Introduction to Lake
Lake, a sizable inland body of standing water. Not having a precise meaning, the word lake has been applied to many different bodies of water. It is usually applied to natural inland waters such as Lake Michigan, but it is also used for many man-made reservoirs, such as Lake Mead behind Hoover Dam. The word is sometimes loosely applied to coastal bodies of water, examples being Lake Maracaibo in Venezuela and Lake Pontchartrain in Louisiana. Widened parts of rivers are occasionally called lakes. An example is Lake Pepin on the Mississippi between Minnesota and Wisconsin.
Some large bodies of water that are really lakes are commonly called seas. These include the Aral, Caspian, and Dead seas in southwestern Asia and the Salton Sea in California.
Lakes are major natural resources. Large lakes, such as the Great Lakes of North America, have a tempering influence on the local weather. They provide low-cost transportation, supply water for homes and industries, and offer a wide variety of recreational facilities. Lakes provide water for irrigation systems and water power projects. Some lakes support important commercial fisheries.
Physical Characteristics of Lakes
Lakes vary to a large degree in location, origin, type of water, and size.
Lakes occur throughout the world, but most are in regions of abundant rainfall. In dry areas lakes usually exist temporarily after rains as playa lakes, or they vary greatly in size with wet and dry seasons. Lake Chad, near the Sahara desert in Africa, is an example of one that greatly changes size. Lakes also occur at almost all elevations. The Dead Sea is 1,312 feet (400 m) below sea level; Lake Titicaca, in South America, lies about 12,510 feet (3,810 m) above sea level.
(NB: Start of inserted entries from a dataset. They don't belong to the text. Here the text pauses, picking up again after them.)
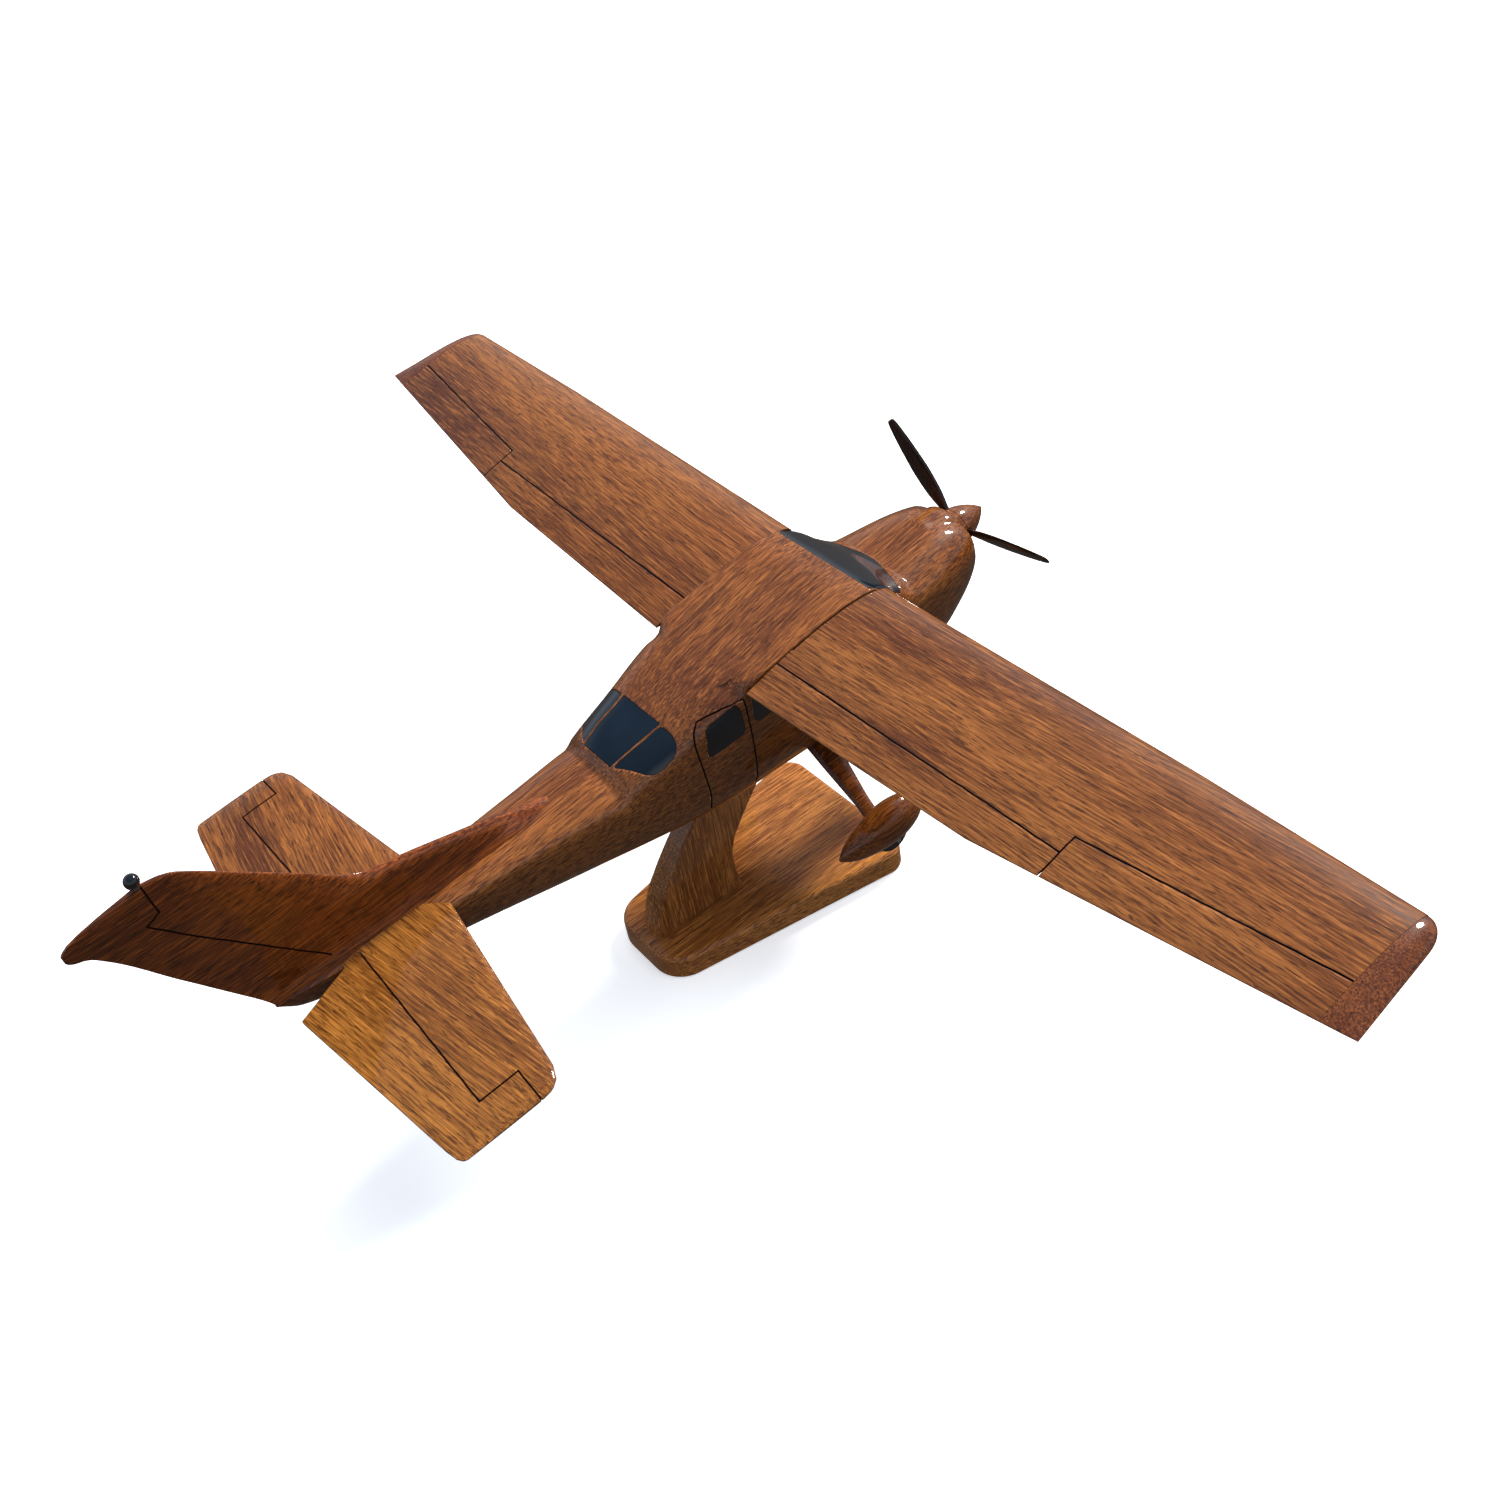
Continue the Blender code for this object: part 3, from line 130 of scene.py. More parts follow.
# Propeller
THRUST_Z = -17.8
SPINNER_BASE_Y = -27.7
SPINNER_LENGTH = 12
SPINNER_RADIUS = 5.8
SPINNER_POWER = 1.9
SPINNER_BLUNTNESS = 0.9
SPINNER_SEAM = 1.5
SEAM_HALF = 0.12
SEAM_DEPTH = 0.22
SPINNER_STEPS = 26
SPINNER_SIDES = 72
BLADE_PLANE_Y = -29.3
BLADE_RAKE = 0.9
BLADE_ROOT_RADIUS = 3.4
BLADE_TIP_RADIUS = 36.2
BLADE_PHASE_DEG = 38.7
BLADE_COUNT = 3
BLADE_SIDES = 28
BLADE_STATIONS = (BLADE_ROOT_RADIUS, 8.5, 33, 35.4, 36, BLADE_TIP_RADIUS)
BLADE_HALF_CHORD = (
    (3.4, 1), (6.2, 1.25), (8.5, 1.85), (13, 2.65), (19, 2.95), (26, 2.6), (33, 1.9), (35.4, 1.45),
    (36, 1.15), (36.2, 0.7),
)
BLADE_HALF_THICKNESS = ((3.4, 0.95), (8.5, 0.8), (19, 0.6), (33, 0.42), (36, 0.25), (36.2, 0.1))
BLADE_TWIST_DEG = ((3.4, 30), (6.2, 26), (13, 20.5), (26, 19), (36.2, 18))
SOCKET_RADIUS = 1.15
SOCKET_ENDS = (3.2, 9)
PIN_BORE_RADIUS = 1

# Wing
ROOT_X = 20
SPAN_HALF = 190
TIP_CAP_X = 182
TIP_LEADING_X = 186.6
TIP_CORNER = 7
TIP_EDGE_SQUASH = 0.2
WING_LE_Y = 12.9
WING_TE_ROOT = (ROOT_X, 62.6)
WING_TE_KINK = (97, 60.1)
WING_TE_TIP = (190, 47)
WING_LE_TAPER_X = 125
WING_LE_TIP_Y = 14.2
DIHEDRAL_SLOPE = 0.027
WING_Z = 0.5
WING_THICKNESS_ROOT = 0.125
WING_THICKNESS_TIP = 0.105
WING_CAMBER = 0.026
WING_CHORD_STEPS = 44
TRAILING_ROUND = 0.006
TRAILING_BLUNTNESS = 0.35
FLAP_LINE = ((19, 51.4), (60, 51), (116.5, 50.2))
AILERON_LINE = ((116.7, 59), (116.7, 50.2), (116.7, 45.2), (150, 41.2), (181.9, 37.3))
ROOT_REACH = {"port": 19.55, "starboard": 20}
ROOT_JOINT = ((20.15, 13.4), (20.15, 30), (20, 46))
TIP_JOINT = 0.06
TIP_SHARES = (0, 0.03, 0.15, 0.3, 0.45, 0.58, 0.7, 0.8, 0.87, 0.92, 0.96, 0.985, 1)

# Tail
STAB_Z = -9
STAB_LEADING = ((8, 153.4), (68.5, 161.8))
STAB_TRAILING = ((10.5, 199.3), (71.3, 190.9))
STAB_INNER_X = 2
STAB_HALF_SPAN = 71.7
STAB_ROOT_HALF = 1.9
STAB_TIP_HALF = 1.35
STAB_TIP_START = 0.92
STAB_TIP_CORNER = 5
STAB_TIP_TAIL_CORNER = 2
STAB_NOSE_SHARE = 0.16
STAB_EDGE_SQUASH = 0.2
STAB_CHORD_STEPS = 40
ELEVATOR_LINE = ((4, 178.5), (62.3, 179.3), (62.4, 168.4), (72.6, 168.6))
RUDDER_CLEARANCE = ((0, 183.6), (5.4, 183.6), (10.7, 200.5), (10.7, 206), (0, 206))
FIN_LEADING = (
    (-8.4, 114), (-6.6, 118), (-4.6, 123.6), (-2, 130), (2.9, 143.8), (7, 156), (9.4, 164.6),
    (12, 169.6), (22.7, 180.3), (34.2, 191.6), (44.3, 201.7), (46.4, 204.2), (47.8, 207.2), (48.6, 211),
)
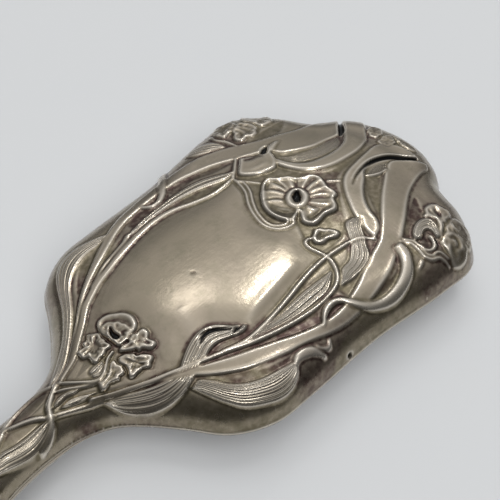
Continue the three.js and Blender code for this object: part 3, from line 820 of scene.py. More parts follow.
def paint_small_flower(relief):
    """The open flower at the neck's end of the panel: five ruffled petals, a hood and its stem."""
    relief.band([(-62.3, -0.8), (-61, -0.5), (-58.6, -0.8)], [(-62.5, -2.9), (-61.3, -3.6), (-59.2, -2.8)],
                lift=0.35, crown=0.1, ribs=2, rib=0.2)
    for outline, ruffle in (
        ([(-56.9, -2.9), (-56.7, -4.7), (-57.3, -6.4), (-58.3, -6.8), (-60, -6.5), (-61.4, -6.2),
          (-62.8, -6), (-63.3, -5), (-62.8, -4.1), (-61, -4.4), (-59.5, -3.8), (-58.2, -2.8)], 0.8),
        ([(-55.8, -2.6), (-54, -3.6), (-52.6, -5.6), (-51.3, -6.9), (-50.8, -8), (-51.4, -9.1),
          (-52.6, -9.5), (-53.7, -8.8), (-55.2, -8.8), (-56.3, -9), (-57.1, -8.2), (-57, -7.1),
          (-56.4, -5.7), (-56.3, -4)], 1.0),
        ([(-54.4, -2.2), (-53.4, -1.5), (-52, -1.6), (-50.3, -1.1), (-48.8, -1.3), (-47.3, -2.1),
          (-47.1, -3.2), (-48.1, -4.4), (-48.2, -5.9), (-48.8, -6.9), (-49.7, -7), (-50.9, -5.5),
          (-52.8, -4.1)], 1.0),
        ([(-55.9, 7.1), (-54.5, 6.4), (-54.4, 4.8), (-54.3, 3), (-55.1, 0.7), (-56.2, -0.2), (-57.9, -0.3),
          (-59.8, -0.3), (-60.4, 1.5), (-60.7, 3.8), (-60.3, 4.8), (-58.8, 5.3), (-56.7, 6.2)], 1.3),
        ([(-53.1, 6.9), (-51.9, 7.8), (-50.2, 7.8), (-48.8, 7), (-47.4, 5.5), (-46.4, 3.6), (-46.5, 1.6),
          (-47.5, 0), (-49.3, -0.9), (-51.6, -0.9), (-53.8, 0.2), (-53.9, 2.4), (-53.9, 4.4)], 0.2),
    ):
        relief.petal(outline, lift=0.78, dish=0.42, bead=0.2, ruffle=ruffle, lip=0.6)
    relief.petal([(-52.9, 5.6), (-53.6, 4), (-53.7, 2.2), (-54.1, 0.1), (-53.6, -1), (-52.3, -1.3),
                  (-50.9, -1.2), (-49.5, -0.2), (-48.7, 2), (-49.4, 3.6), (-50, 5), (-51.2, 6)],
                 lift=0.7, dish=0.35, bead=0.22, ruffle=0.7)
    relief.creases((
        [(-54.8, -4.2), (-54.2, -5.4), (-54.6, -7)], [(-53.8, -4.8), (-52.8, -6.4), (-51.9, -7.5)],
        [(-51.8, -3.2), (-50.6, -3), (-49.4, -3.4)],
    ), 0.45, -0.32)
    relief.creases((
        [(-55.6, -6.8), (-54.6, -7.8), (-53, -8.2)], [(-58.3, -3.7), (-59.2, -5.1), (-60.9, -5.5)],
        [(-48.4, -2.8), (-48.9, -4), (-49.4, -5.8)], [(-50.5, 1.3), (-51.5, 0.1)],
        [(-54.9, -2.3), (-52.9, -3.9), (-50.3, -6.4)],
    ), 0.4, 0.3, dark=0.85)
    relief.stem([(-55.6, -1), (-57.5, -1.5), (-58.8, -2.4), (-60.1, -3.3), (-61.8, -3.8), (-63.2, -3.2),
                 (-64.8, -1.7), (-66.4, 0), (-67.8, 1.9)], (0.3, 0.45, 0.5, 0.45, 0.4), lift=0.62)
    relief.tear([(-51.6, 4.1), (-52.3, 2.7), (-52.5, 1.3)], (0.12, 0.45, 0.75), depth=0.9)


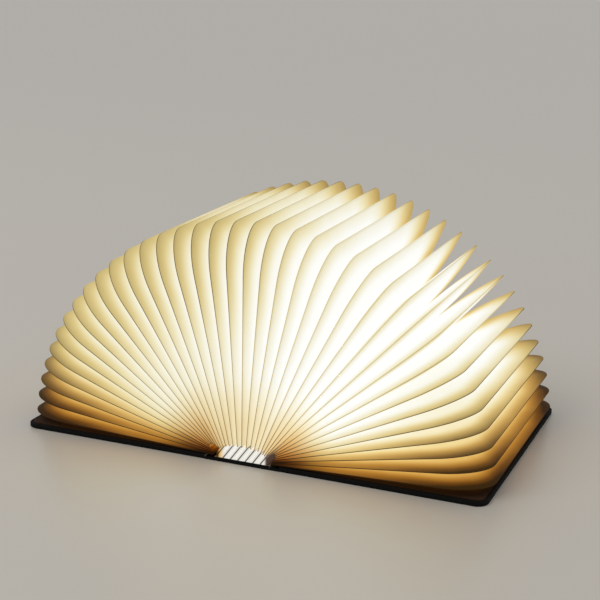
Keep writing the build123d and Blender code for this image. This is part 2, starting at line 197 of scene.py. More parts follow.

Lakes are formed in many ways. Glaciers, by scouring depressions and depositing debris that blocks water drainage, have created most of the world's lakes. The thousands of lakes dotting parts of northern Asia, Europe, and North America are of glacial origin. Among the largest of these are the Great Lakes and Canada's Great Bear and Great Slave lakes.
Some lakes are trapped remnants of prehistoric seas and oceans. Among the most notable of these is the Caspian Sea. Craters of extinct volcanoes occasionally are lake sites. Crater Lake in Oregon is of this type.
Lakes may form in depressions caused by faulting, or fracturing, of the earth's surface. Russia's Lake Baykal, the world's deepest lake, originated in that way. Of similar origin are lakes in the Great Rift Valley, which extends from the Jordan River valley to southeastern Africa. Lakes originating here include the Dead Sea and Lakes Rudolf, Tanganyika, and Nyasa. Reelfoot Lake, in Tennessee near the Mississippi River, was formed by earthquake activity in 1811-12. Lakes are often formed when rivers flood and change their courses. Among lakes of this type are the Salton Sea and the many oxbow (U-shaped) lakes along the lower course of the Mississippi River.
Lakes are often classed according to the kind of water they contain—fresh or saline (salt). In freshwater lakes, the amount of water entering by rivers, springs, and precipitation equals or exceeds the amount lost by evaporation and outflow. Such lake waters contain relatively small amounts of soluble salts.
Saline lakes have a high salt content. They usually occur in dry areas. Most saline lakes are gradually decreasing in size because of excessive evaporation. They may be isolated bodies of seawater, such as the Caspian Sea, or they may be remnants of former freshwater lakes. Great Salt Lake, for example, is one of the few remaining segments of glacial Lake Bonneville, a huge freshwater lake that existed thousands of years ago. Salt lakes that dry up leave crusts of hard mud and salt called alkali flats.
Over time, lakes change in size. Lakes typically become smaller, eventually turning into marshes, swamps, or even dry land. A lake decreases in size as sediment accumulates on its bottom and along its edges. Some of the sediment is carried by streams into the lake. Other sediment accumulates from the decayed remains of algae, plants, fish, and other organisms that die in the lake.
Eutrophication
Nitrates, phosphates, and certain other chemical compounds promote the growth of algae and plants in a lake. These chemical compounds increase in a lake over time—in a process called eutrophication. Under natural conditions, the increase is slow and gradual. However, pollution (as from city sewage or runoff from fields that have been fertilized) greatly speeds up the process. As the quantity of the chemical compounds in the lake increases, the population of algae and plants also increases.
One consequence of eutrophication is an increase in the accumulation of decaying algal and plant matter in a lake. In a lake in the advanced stages of eutrophication (such as a heavily polluted lake), the bacteria that feed on this matter use up much of the oxygen dissolved in the water. The reduction in the amount of dissolved oxygen leads to changes in the types of species in the lake. For example, commercially and recreationally desirable fish such as trout are replaced by undesirable fish such as carp.